The Dramatist by Ken Bruen

First published in 2004

The Dramatist is the fourth in a series of novels that chronicle the struggles of Jack Taylor, adding depth to Bruen's well drawn character, a fired cop and recovering alcoholic turned half-hearted private investigator in Galway. The prose style established in the companion novels continues here: clean, concise, and forceful. The plot includes a literary twist: Taylor's former (now imprisoned) drug dealer asks him to investigate the death of a college student found with a broken neck, a copy of The Playboy of the Western World under her body.

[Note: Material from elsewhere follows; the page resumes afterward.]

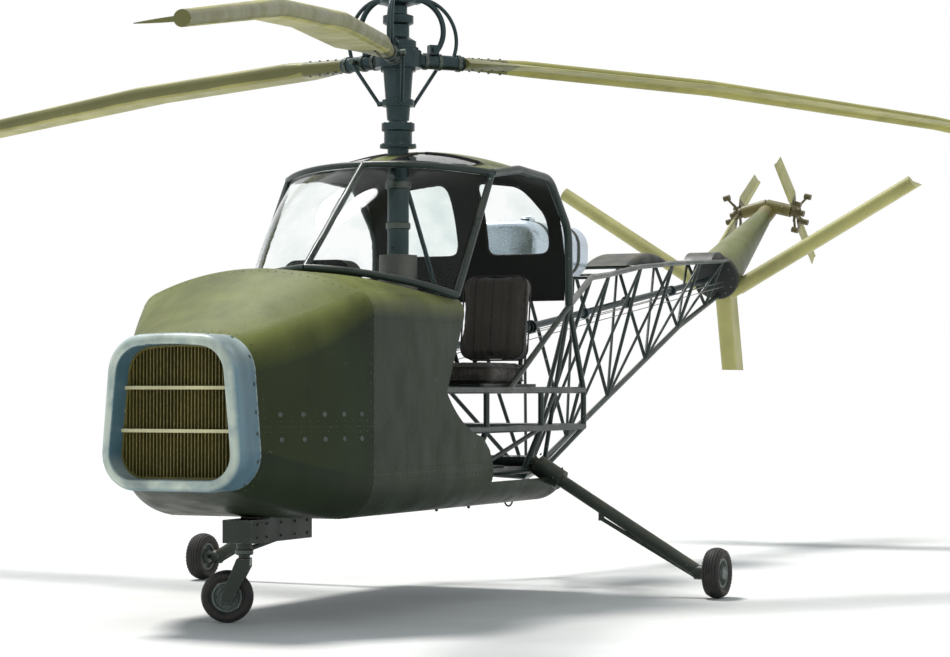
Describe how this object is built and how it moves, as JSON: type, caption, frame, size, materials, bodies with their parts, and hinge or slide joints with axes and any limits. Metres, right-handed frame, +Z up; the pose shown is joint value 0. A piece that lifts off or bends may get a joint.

Like the other Jack Taylor novels, the plot is secondary to the drama that unfolds in Taylor's life, and there's plenty of it here, involving his mother, who lives in a dilapidated nursing home, his ex-wife, whose jealous new husband gives Taylor a beating, and the bartender who is one of his only true friends until that relationship sours. Along the way Taylor is suspected of murder, experiences violence at the hands of an extremist group called the Pikemen, and engages in a bit of violence himself while struggling to maintain his precarious sobriety. Then, just when you think nothing worse could happen to poor Jack, there's a sudden, shocking ending that would seem manipulative or forced in the hands of a lesser talent.

The novel moves at such a furious pace you might find yourself stopping now and then to catch your breath. Those breaks provide time to wonder just how much pain Jack can endure -- and whether he'll ever make for himself the life of peace and decency he craves. I can't help cheering for him and at the same time wondering what he'll encounter in the next novel.